Insp Foley told how the seizure of the drugs involved a multi-agency operation in Ireland working in tandem with law enforcement agencies in several other countries.

On Sept 14th 2014, a cruiser, the Sea Breeze, was inspected by Customs Officers at Rosslare after she ran out of petrol and was towed into the Wexford port by the RNLI Rosslare Lifeboat.

Customs officers became suspicious when they found six drums of diesel, a suitcase of food and a satellite navigation phone which had been used to make calls to a vessel 400 miles off Ireland.

An analysis of the vessel’s movements revealed that the US Navy had reported the Makayabella at the same location some days earlier, when she appeared to be floundering.

Further analysis revealed that Mellor had to be rescued in the Caribbean some weeks earlier when he was found floating in a dinghy under the influence of cocaine, Insp Foley told the court.

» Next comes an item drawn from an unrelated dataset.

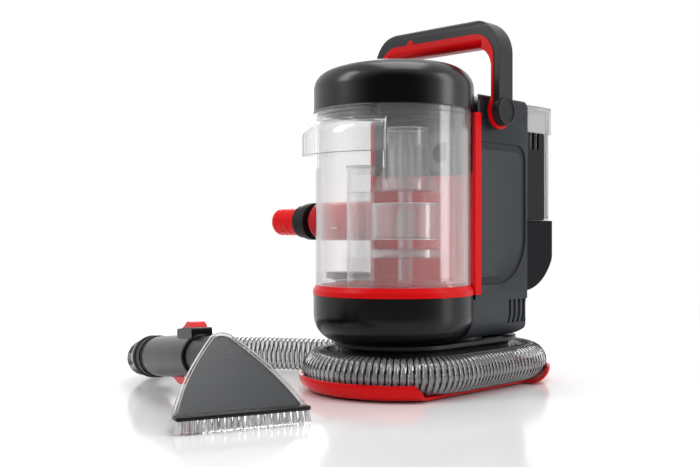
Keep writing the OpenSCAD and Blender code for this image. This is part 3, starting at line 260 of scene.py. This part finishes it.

A French maritime patrol aircraft confirmed a yacht was 400 miles off Ireland and a joint task force operation was launched.

The LE Niamh, under Lt Commander Bernard Heffernan, and the LE Roisin, under Lt Commander Ultan Finnegan, were dispatched to intercept the yacht which was 200 miles off the West Cork coast, he said.

Aboard the LE Niamh were Det Sgt Emmet Casserly and Det Garda John O’Rourke of the Garda National Drugs Unit, and customs officers Peter Jacobs and Anthony Foley.

An armed boarding party under Lt Michael Brunicardi boarded the Makayabella under cover of darkness at 1.40am on September 23rd, 217 nautical miles off the West Cork coast, he said.

The armed boarding party met with no resistance from the three crew who were in a poor state having run out of food six days earlier, Insp Foley told the court.

Mellor, who had broken his wrist weeks earlier, was so desperate to stave off the pangs of hunger that he had resorted to eating cocaine from one of the 41 bales of the drug on board.

All three were detained by the Navy and later arrested by gardai when the Makayabella was brought into the naval base at Haulbowline and they were all later charged with drug offences.

Insp Foley said that Powell had been recruited by his son, Stephen (47), to go to the Caribbean in March 2103 to purchase the yacht and he was later joined by Mellor in the Caribbean, also in 2013.

They had bought the yacht on the pretext of chartering her for leisure purposes and they had spent a year sailing around the Caribbean to allay any suspicions as to their real intentions, he said.

Britteon had only joined them in July 2014 after flying to the Caribbean and they picked up the drugs off the Venezuela coast on August 4th 2014 and set sail for the UK.

Powell was to receive a six figure sum for his involvement while Mellor was to get £100,000stg and Britteon was to get £20,000stg for his part in the operation.

The drugs had a purity level of 70pc, giving a conservative street value of €290m, and the sums the three men were to be paid were small, given the risk involved, he said.

He said that Mellor and Britteon were at the lowest level of the operation, while Powell was at a higher level, but Powell’s son Stephen was at a much higher level in the smuggling plot.

Stephen Powell was the brains behind the operation, having bought the yacht for £100,000stg and he is currently serving 16 years in the UK for his part in the operation.

Powell Snr of Airedale Mews, Silsden, West Yorkshire, had no previous convictions while his two co-accused, Mellor and Britteon, had previous convictions for minor offences.

Powell was a self-taught sailor but neither Mellor from Manningham, Mornington Villas, Bradford and Britteon of Convamore Road, Grimsby, Lincolnshire, had any maritime experience, he said.

Defence counsel Ciaran O’Loughlin SC, Alice Fawsett SC and Michael O’Higgins SC all argued that it would have been a complex case for the State to try because of jurisdictional issues.

They said their clients had saved the State the expense and time of a complex trial with their early guilty pleas and they pleaded for the court to treat all three as leniently as possible.

Powell’s counsel, Ciarán O’Loughlin SC, said his client, who was the son of a policeman, had lost his wife some years previous and he also suffered from a number of health difficulties.

Mellor’s counsel, Alice Fawsett SC, said her client had been using drugs since the age of 12 and embarked on it to pay off a drugs debt, seeing this as the solution to all his problems.

Britteon’s counsel, Michael O’Higgins SC, said his client was working as a window-cleaner when he met Stephen Powell and that he agreed to sign up for what sounded to him like Caribbean holiday.

Judge O Donnabháin said it was a serious crime and the amount of drugs involved was huge, but all three accused deserved a benefit for saving the State a lengthy trial by their guilty pleas.

It was a curious situation in that the man, perhaps, most deserving of compassion because of his age and various illnesses, was Powell Snr, but he was involved at a higher level than his co-accused.

He sentenced Powell to ten years in jail and both Mellor and Britteon to eight years each and he backdated the sentences to September 23rd last, when the three were first taken into custody.